TRAVIS COUNTY, Texas (KXAN) — Early voting starts next week, and in many parts of Travis County, voters are likely to come across some confusing ballot language. Lake Travis Independent School District officials say that’s a big concern for them, as the district has two major items up for a vote Nov. 7.
District leaders say the bond is needed to build new schools in order to keep up with the rapid growth packing campuses. More than $109 million of the quarter-of-a-billion-dollar package would go toward building a new middle school off of Vail Divide in Bee Cave and a new elementary school in the Rough Hollow area of Lakeway.
The bond also includes money to buy land for future schools, improve existing schools, add new technology to campuses and buy 40 new school buses with seat belts, along with retrofitting all older buses with seat belts.
District officials say this bond is different from most because it can be passed without raising the tax rate.
“Normally, when you go out and asLake Travis High Schoolk voters to have a successful bond election, you’re going up in your tax rate,” said Johnny Hill, LTISD’s assistant superintendent of finances, business and auxiliary services. “We’re able to do $253 million without going up at all.”
Hill says the district has been able to pay down debt from previous bonds early, thanks to growth in the area. That gives the district the ability to take on more bond debt without raising current tax rates.
Parents like Karen Mechura are working to educate voters through ads and social media about how the bond works, because of the concern that some will think the bond is too good to be true.
“Really, I just tell people: get educated,” Mechura said, “because once you learn the facts, it is just a no-brainer.”
Mechura says as the district’s population grows, so do her son’s and daughter’s class sizes. She says the two new schools that would be built with money from the bond are desperately needed.
“We need more space,” she said. “We need the kids to be able to go to smaller schools and really be able to have that focus and that attention on them.”
Despite how much the district may need the bond, however, opponents say they feel it shouldn’t pass.
“They may have the best intentions on their spending, they may have the greatest needs, they may have the greatest goals, but if they’re not honest with the public, we shouldn’t reward them with any bond money,” said Roger Falk, consulting analyst with the Travis County Taxpayers Union.
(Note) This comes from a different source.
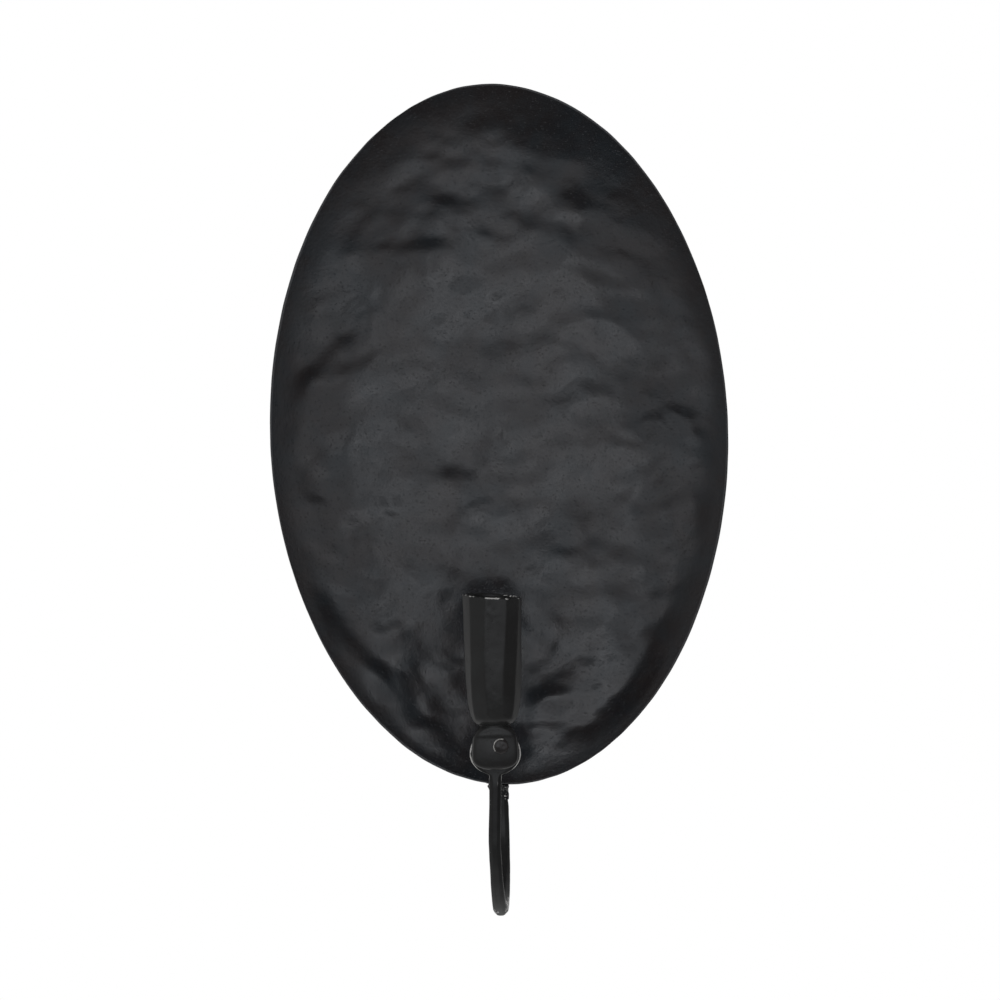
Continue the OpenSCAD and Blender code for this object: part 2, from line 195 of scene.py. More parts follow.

Falk says he feels the district is misleading people by saying the tax rate won’t change, because property owners may interpret that as a promise that their taxes won’t increase.
“They’re only telling you the interest rate’s not going to change,” Falk said. “You need to know the payment.”
Superintendent Brad Lancaster argues he’s been open with voters, hosting public meetings and presentations about the bond, and explaining that even if the district doesn’t raise its tax rate, voters will undoubtedly pay.
“Your bill’s going to go up because your home value’s going to go up,” Dr. Lancaster said. “But if you don’t like construction, you don’t like people moving to town — I don’t know how else to say it. You’re in the wrong place.”
Dr. Lancaster added, “When you choose to live in one of the fastest-growing communities in the state, it’s going to cost money. The good news in Lake Travis is the bond election and our tax ratification election will not, by themselves, change your tax rate or your tax bill.”
Tax Ratification Election
School officials have come up with a creative way to move money around within the district’s budget and create a couple of million dollars in extra funding without raising the local tax rate. However, the district worries people who don’t understand its Tax Ratification Election could keep it from passing.
Because the plan is so complicated, the district created a video to help voters understand.
The district says it would be able to pull in an extra $2.1 million a year from the state, simply by tweaking the way it collects taxes.
District officials also promise doing so would not affect the tax rate. However, Hill says it may appear as though the tax rate would increase when voters head to the polls.
“The ballot language, to me, it’s extremely confusing,” Hill said.
Voters will be asked to raise their tax rate by 2 cents, with the money going to maintenance and operations. What voters won’t see on the ballot is how the district plans to offset the increase.
“The November 7th election will automatically have a rollback effect if the TRE is ratified successfully,” Hill said.
The 2 cent increase to the district’s maintenance and operations tax makes Lake Travis ISD eligible for more state funding. In return, the school board has already passed a resolution to cut 2 cents from the district’s interest and sinking tax if the TRE passes, keeping the overall tax rate the same.
If voters don’t approve the TRE, however, the district won’t drop those two pennies out of the other fund, meaning the tax rate won’t change either way.
“The only difference is the local district would not be able to utilize that $2.1 million of state monies,” Hill said.
Hill adds that the $2.1 million increase would nearly make up for the amount of money the district has lost from the state in recent years. None of the maintenance and operations revenue from the 2 cent raise would be subject to state recapturing, or “the Robin Hood plan.”